Tuesday, November 16

Hazards in the Dark

I think most readers of this blog are familiar with the term “Ninja;” referring to a cyclist riding in the dark without lighting. Recently, I’ve encountered many runners, joggers, and walkers in the dark, some of whom run in the roadway without lights or reflective equipment of any sort, and some who run on multi-use paths. Certainly, these are at less risk than a cyclist doing the same thing – humans have the capability of jumping sideways while a bike is constrained by its wheels, but a runner near the edge of the road, might well be missed by other road users.

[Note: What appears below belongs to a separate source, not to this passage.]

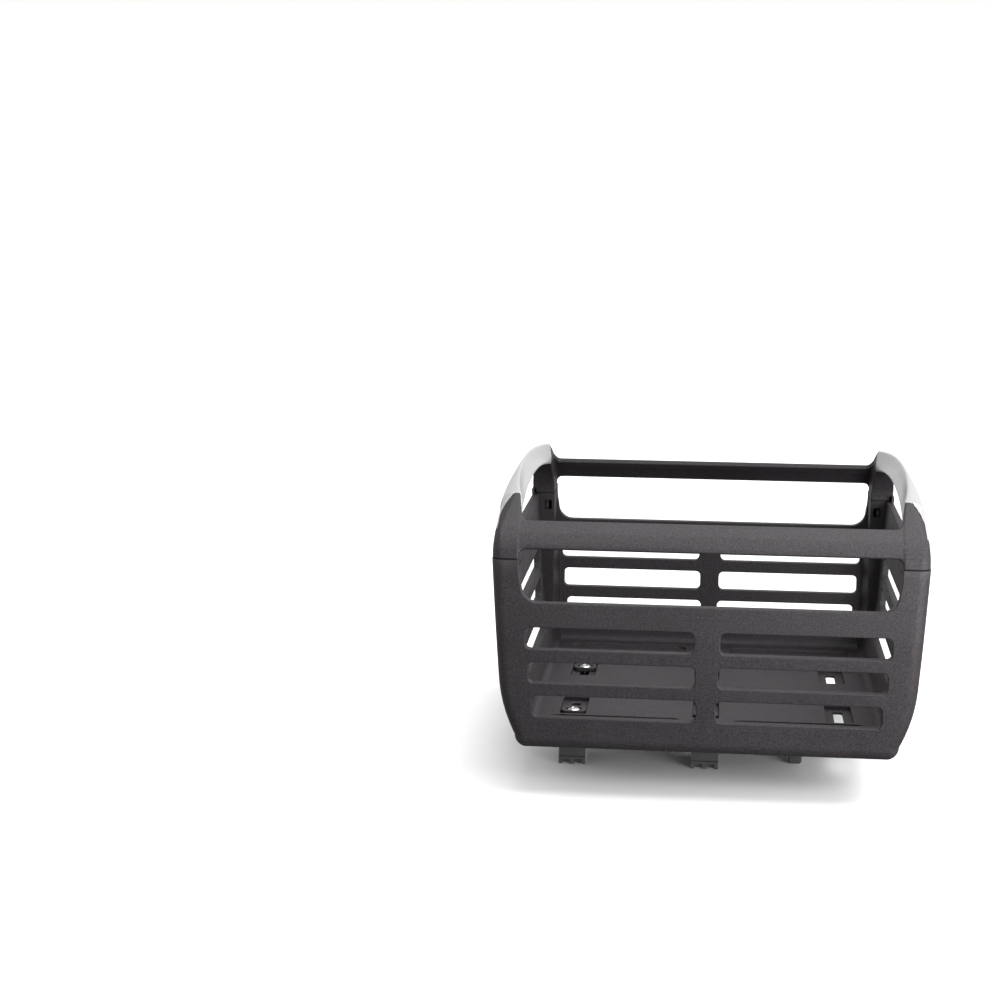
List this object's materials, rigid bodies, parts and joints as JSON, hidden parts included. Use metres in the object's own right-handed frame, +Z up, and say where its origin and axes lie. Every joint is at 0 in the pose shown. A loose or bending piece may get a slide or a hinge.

As a cyclist, I have a duty of due care towards these pedestrians, just as a motorist would have. The motorist also has a duty of due care towards me. The peculiar thing is that it is illegal for me to operate my bike in the dark on roadways without lighting, while it is fine for a pedestrian to do so. Supposing a motorist collided with me when I was operating my bike without that equipment; the motorist would probably (and, IMO, correctly) attempt to claim I was partially responsible even if I technically had the right of way. In the recent Reed Bates trials, without any supporting evidence at all, the prosecutor attempted to claim that Reed was at risk because bike lights are “harder to see.” Can that same claim be made when a legally operating (but unlit) pedestrian gets hit? Certainly, that pedestrian would be easier to see if he/she were carrying lights. If you cross a street, without lights attached to your body, and get hit, are YOU partly at fault because you COULD have brought lights along? After all, the unlit pedestrian is no easier to see than the unlit cyclist. If so, taking that logic further, would pedestrian or cyclist failure to utilize other, available, non-mandatory safety equipment like High Vis clothing and a helmet reduce the motorist’s responsibility? Would a pedestrian’s choice of the road over the adjacent sidewalk reduce the motorist’s liability and obligation to exercise due care? It seems to me that this is a slippery slope, but it is the same slippery slope the prosecutor started down when she prosecuted Reed Bates for reckless driving for not riding on a shoulder legally available to him, but not mandatory…


Hugh said...

Hey Steve,
Interesting article, good food for thought.
If anyone is interested, the Nathan clip-on l.e.d.
safety strobe is 6.95 on Amazon. If you want to purchase it with the Jog-a Lite it is 16.91 for both. A small price to pay to make yourself more visible when Walking or Jogging or Rollerblading.
These could also be used to enhance your current bicycle lighting system.

Anonymous said...

Up here in Vancouver, when its both rainy and dark, its double trouble and a lot of pedestrians who don't drive or ride bikes (and thus "don't get it") tend to wear dark clothing and carry a dark umbrella. Its nuts. When you see some reflective coating or someone trying to be visible you cheer, even if its to yourself. Some very smart dog walkers are starting to put mini bike lights onto their dogs' collar and/or leash, and that helps a lot too. Otherwise, you may sight the pedestrian but have no idea they are out walking their dog.

John Romeo Alpha said...

As a cyclist I think it's my responsibility to employ the brightest lights possible which enable me to see non-reflective items, people, pets and cyclists in my path at night. Also, to use them so that motorists and other cyclists see me. Candlepower forums can give you all the info you need to match your needs and financial situation to the right light, so I'm not sure what the downside is to riding at night with lights so bright they make people squint and laugh. If I can spot a roving toddler wearing a black caterpillar costume at 100m, the light is about right.

Trevor Woodford said...

Hi Steve
Some good points made in this posting.
I think that it is important for every road user to take responsibility to be seen and be seen. Although even when I have been dressed all in Hi-Viz and my bike lit up like a Christmas tree there have been occasions when I have not been seen and almost squashed or knocked off.

Rat Trap Press said...

I once came across a collision between walkers and a poorly lit cyclist once. Because of that I carry a flashlight with me when I (occasionally) jog at night.

Here's my post about the incident:

Apertome said...

Living in a college town, I very frequently encounter pedestrians and people on bikes without lights. I am very vigilant and pay attention to such things, but sometimes even I can't see them. Not a safe situation!